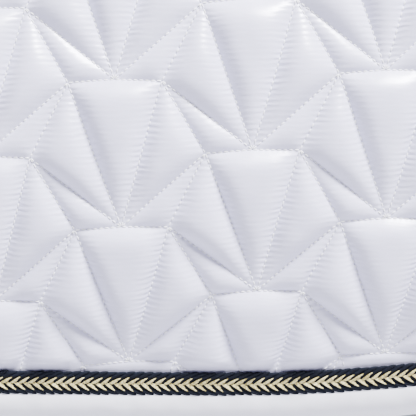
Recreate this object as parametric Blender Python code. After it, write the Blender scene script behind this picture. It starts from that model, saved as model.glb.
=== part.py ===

--

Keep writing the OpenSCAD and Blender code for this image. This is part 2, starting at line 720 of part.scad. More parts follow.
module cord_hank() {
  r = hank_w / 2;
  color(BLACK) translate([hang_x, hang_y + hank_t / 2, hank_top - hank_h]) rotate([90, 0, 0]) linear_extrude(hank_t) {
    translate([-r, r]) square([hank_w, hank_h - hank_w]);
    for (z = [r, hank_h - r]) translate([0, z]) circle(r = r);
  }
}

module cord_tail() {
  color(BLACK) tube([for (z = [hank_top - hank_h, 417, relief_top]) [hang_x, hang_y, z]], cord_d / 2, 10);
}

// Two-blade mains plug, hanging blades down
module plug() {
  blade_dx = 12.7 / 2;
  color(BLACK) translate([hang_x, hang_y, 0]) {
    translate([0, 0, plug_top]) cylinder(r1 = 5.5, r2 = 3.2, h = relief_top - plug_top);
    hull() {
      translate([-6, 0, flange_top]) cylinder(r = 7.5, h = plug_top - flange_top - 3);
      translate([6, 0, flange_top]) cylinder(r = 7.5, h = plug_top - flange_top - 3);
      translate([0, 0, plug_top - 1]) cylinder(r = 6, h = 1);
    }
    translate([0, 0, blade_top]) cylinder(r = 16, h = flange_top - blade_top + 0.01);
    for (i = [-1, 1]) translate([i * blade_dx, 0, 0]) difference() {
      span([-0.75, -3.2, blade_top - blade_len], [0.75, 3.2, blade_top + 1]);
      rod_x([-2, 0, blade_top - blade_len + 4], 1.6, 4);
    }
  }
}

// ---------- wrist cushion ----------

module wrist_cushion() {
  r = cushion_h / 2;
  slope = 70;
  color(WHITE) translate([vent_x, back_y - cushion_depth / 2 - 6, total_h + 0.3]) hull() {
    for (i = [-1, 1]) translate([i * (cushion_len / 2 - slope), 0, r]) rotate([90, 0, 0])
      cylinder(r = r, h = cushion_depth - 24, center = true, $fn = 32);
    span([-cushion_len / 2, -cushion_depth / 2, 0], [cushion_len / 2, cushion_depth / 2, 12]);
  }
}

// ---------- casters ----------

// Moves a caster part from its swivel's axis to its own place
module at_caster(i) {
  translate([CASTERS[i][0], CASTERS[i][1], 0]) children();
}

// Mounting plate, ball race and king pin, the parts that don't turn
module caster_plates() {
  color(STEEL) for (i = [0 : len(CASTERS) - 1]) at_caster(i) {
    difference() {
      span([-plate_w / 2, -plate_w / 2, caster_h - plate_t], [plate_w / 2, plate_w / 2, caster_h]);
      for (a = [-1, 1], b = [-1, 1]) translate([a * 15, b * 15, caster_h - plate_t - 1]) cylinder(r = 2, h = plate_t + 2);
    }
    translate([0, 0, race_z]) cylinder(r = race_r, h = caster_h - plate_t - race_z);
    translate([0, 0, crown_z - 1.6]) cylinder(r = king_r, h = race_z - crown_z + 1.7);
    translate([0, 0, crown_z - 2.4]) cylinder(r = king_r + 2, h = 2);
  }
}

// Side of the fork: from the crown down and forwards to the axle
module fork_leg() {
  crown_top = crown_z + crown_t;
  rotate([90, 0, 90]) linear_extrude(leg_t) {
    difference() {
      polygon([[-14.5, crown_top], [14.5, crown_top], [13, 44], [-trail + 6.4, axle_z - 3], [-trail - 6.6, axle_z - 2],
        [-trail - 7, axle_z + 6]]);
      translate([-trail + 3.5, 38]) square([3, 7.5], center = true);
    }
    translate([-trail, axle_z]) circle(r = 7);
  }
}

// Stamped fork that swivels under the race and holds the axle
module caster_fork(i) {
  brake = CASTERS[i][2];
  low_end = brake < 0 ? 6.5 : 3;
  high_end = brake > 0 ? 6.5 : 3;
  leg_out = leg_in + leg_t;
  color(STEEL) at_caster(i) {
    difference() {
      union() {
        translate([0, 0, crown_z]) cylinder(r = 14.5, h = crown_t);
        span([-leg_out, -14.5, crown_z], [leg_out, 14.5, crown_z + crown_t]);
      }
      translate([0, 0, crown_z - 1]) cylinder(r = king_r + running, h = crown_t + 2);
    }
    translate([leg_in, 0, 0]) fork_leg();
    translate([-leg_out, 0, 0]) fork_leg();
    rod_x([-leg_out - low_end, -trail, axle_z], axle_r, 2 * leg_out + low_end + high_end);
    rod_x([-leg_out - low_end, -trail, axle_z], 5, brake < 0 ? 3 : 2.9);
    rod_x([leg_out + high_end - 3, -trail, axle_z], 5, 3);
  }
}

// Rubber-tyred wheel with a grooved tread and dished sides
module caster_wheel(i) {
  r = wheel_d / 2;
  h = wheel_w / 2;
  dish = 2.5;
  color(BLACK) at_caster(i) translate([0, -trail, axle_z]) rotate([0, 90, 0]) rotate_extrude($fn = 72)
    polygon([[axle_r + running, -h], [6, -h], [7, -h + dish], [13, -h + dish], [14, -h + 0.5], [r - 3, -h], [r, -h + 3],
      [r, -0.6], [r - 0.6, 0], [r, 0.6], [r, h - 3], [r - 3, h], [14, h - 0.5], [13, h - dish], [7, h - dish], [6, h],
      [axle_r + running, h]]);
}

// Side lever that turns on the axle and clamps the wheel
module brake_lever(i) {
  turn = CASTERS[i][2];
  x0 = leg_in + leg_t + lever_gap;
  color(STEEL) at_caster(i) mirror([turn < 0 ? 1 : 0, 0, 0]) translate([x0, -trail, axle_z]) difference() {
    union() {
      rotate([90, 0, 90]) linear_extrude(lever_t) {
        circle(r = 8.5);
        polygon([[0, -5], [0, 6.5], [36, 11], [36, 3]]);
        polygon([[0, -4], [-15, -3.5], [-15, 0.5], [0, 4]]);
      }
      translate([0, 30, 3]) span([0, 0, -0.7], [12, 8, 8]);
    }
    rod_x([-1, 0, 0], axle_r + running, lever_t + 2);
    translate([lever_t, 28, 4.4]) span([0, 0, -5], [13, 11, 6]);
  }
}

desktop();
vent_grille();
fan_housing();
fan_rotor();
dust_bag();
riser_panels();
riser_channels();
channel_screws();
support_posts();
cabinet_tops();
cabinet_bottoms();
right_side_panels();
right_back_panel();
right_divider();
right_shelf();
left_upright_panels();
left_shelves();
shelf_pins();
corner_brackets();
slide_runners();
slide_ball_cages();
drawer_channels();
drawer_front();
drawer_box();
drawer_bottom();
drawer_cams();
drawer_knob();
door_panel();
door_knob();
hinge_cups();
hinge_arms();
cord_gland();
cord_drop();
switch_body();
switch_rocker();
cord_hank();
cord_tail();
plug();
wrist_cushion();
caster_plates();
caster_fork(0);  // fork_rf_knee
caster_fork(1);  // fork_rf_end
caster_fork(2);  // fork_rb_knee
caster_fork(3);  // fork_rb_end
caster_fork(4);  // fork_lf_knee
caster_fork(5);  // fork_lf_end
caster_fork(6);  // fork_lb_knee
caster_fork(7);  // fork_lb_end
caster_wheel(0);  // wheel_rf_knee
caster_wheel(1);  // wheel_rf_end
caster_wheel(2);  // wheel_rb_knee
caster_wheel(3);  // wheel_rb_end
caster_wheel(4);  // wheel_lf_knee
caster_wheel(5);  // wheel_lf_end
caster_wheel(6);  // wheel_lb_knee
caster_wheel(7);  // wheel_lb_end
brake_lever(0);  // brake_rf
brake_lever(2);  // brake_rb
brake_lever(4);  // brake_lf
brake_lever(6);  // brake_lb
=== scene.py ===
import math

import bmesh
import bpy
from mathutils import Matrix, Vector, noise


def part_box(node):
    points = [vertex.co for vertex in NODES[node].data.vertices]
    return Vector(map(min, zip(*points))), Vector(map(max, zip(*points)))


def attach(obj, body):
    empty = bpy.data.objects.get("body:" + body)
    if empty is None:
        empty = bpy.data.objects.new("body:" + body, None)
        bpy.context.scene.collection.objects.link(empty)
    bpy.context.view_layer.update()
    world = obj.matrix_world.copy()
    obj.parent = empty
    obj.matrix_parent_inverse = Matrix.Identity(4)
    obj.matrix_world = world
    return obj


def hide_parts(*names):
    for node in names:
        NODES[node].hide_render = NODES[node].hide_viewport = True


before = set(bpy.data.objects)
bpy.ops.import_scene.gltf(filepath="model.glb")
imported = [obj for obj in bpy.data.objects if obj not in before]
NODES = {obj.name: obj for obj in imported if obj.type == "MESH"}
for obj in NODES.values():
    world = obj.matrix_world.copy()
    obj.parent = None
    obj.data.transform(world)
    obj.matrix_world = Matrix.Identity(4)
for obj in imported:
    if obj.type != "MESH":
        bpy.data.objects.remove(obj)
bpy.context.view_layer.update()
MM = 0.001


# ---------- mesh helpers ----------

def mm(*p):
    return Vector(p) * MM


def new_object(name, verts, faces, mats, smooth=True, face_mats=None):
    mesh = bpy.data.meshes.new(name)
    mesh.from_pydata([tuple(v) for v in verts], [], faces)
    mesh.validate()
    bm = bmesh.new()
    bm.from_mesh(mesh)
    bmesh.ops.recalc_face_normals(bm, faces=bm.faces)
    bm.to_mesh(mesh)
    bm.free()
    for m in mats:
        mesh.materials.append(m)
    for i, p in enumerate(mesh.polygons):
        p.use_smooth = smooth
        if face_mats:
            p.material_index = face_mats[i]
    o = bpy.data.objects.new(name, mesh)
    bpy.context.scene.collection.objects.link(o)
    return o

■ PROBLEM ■
Show every line of the records above that contains the word "imported".

■ RESULT OF THIS EXERCISE ■
imported = [obj for obj in bpy.data.objects if obj not in before]
NODES = {obj.name: obj for obj in imported if obj.type == "MESH"}
for obj in imported:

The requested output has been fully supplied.